C’est que le rappeur reçoit le soutien du cabinet d’avocats flamand Paul Bekaert, également défenseur de l’ex-président catalan indépendantiste Carles Puigdemont, exilé à Waterloo. La bataille va être dure pour Madrid. Car, avant de pouvoir extrader Valtònyc, la justice belge doit déterminer si les faits pour lesquels il a été condamné sont également répréhensibles en Belgique.
Ce qui n’est pas le cas de l’apologie pour terrorisme. En septembre 2018, le tribunal de première instance de Gand refuse donc l’extradition. Un jugement confirmé par la Cour de justice de l’Union européenne.
Laisse, majesté
Et les charges pour offenses graves envers la Couronne espagnole ? Elles sont bien punissables chez nous. « Quiconque se sera rendu coupable d’offense envers la personne du Roi sera puni d’un emprisonnement de six mois à trois ans », détaille l’article premier de la loi belge du 6 avril 1847. Dans le langage courant, on appelle cela le crime de lèse-majesté. « Il s’agit en réalité d’un délit, rectifie Alain Strowel, avocat et professeur de droit à l’UCLouvain et Saint-Louis. Mais ces régimes spéciaux ont déjà été mis en cause par la Cour européenne des droits de l’homme. Suite à la condamnation de Jean-Marie Colombani pour offense au roi du Maroc, notamment, en 1995. »
L’ex-rédacteur en chef du journal Le Monde et l’un de ses journalistes étaient poursuivis pour un article assassin sur Hassan II et son rôle présumé dans le trafic de haschich. Mais la Belgique surprotège aussi ses monarques. En 2007, un habitant de Lommel a été condamné à un an de prison et 5 500 euros d’amende pour avoir écrit à des politiques en insultant le roi Albert II et en l’accusant de complicité d’enlèvement d’enfants.

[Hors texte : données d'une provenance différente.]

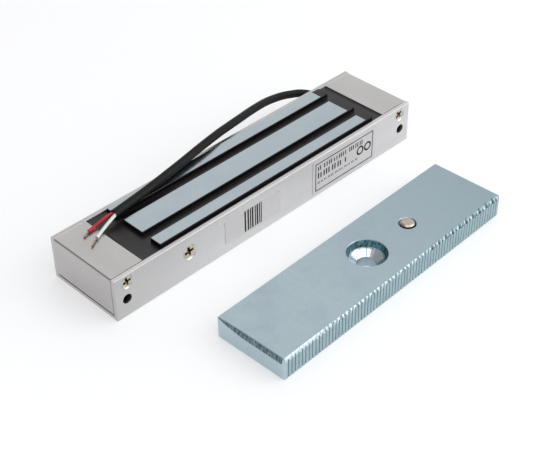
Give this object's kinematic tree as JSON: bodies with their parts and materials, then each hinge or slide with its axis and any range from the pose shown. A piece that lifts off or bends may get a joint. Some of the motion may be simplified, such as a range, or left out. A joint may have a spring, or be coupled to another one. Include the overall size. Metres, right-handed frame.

Une voie s’ouvre donc vers l’extradition de Valtònyc. Mais la justice gantoise renvoie une question à la Cour constitutionnelle : une condamnation de Valtònyc pour crime de lèse-majesté est-elle bien compatible avec la liberté d’expression ? Non. Le rappeur ne sera pas extradé et le roi Philippe et ses successeur·e·s perdent par la même occasion une protection vieille de 175 ans. Devant les yeux ébahis de la N-VA, notamment, qui réclame depuis dix ans l’abolition de ces prérogatives.
« La Cour constitutionnelle estime que cette loi ne colle plus à l’air du temps, que le roi n’est pas une personne si différente des citoyens et qu’il n’existe donc plus un besoin impérieux de lui accorder une protection particulière, commente Stéphanie Wattier, professeure de droit constitutionnel à l’UNamur. Le roi n’est donc pas un surhomme. N’en faites pas pour autant un sous-homme.
« Le monarque bénéficie toujours, comme tout le monde, des dispositions pénales en matière d’injure ou de diffamation, par exemple », souligne Alain Strowel (UCL). Et Stéphanie Wattier ajoute que, si la loi reste ici lettre morte, elle n’est pas non plus enterrée. « Contrairement à ce que beaucoup pensent, cette loi n’a pas été abrogée. Ni la Cour constitutionnelle ni le Parlement ne l’ont demandé. Reste que, si un cas similaire se présente, cet arrêt pourra faire jurisprudence. »
Un rappeur catalan sous mandat d’arrêt international qui fait évoluer les lois belges, la performance reste impressionnante. D’autant que ce Valtònyc n’est pas non plus Damso – viré de la bande originale du Mondial de foot 2018 en raison de propos jugés sexistes. Sur Spotify, le Catalan glane à peine 200 000 écoutes pour Fuego y Rabia (« Feu et Rage »), son titre phare.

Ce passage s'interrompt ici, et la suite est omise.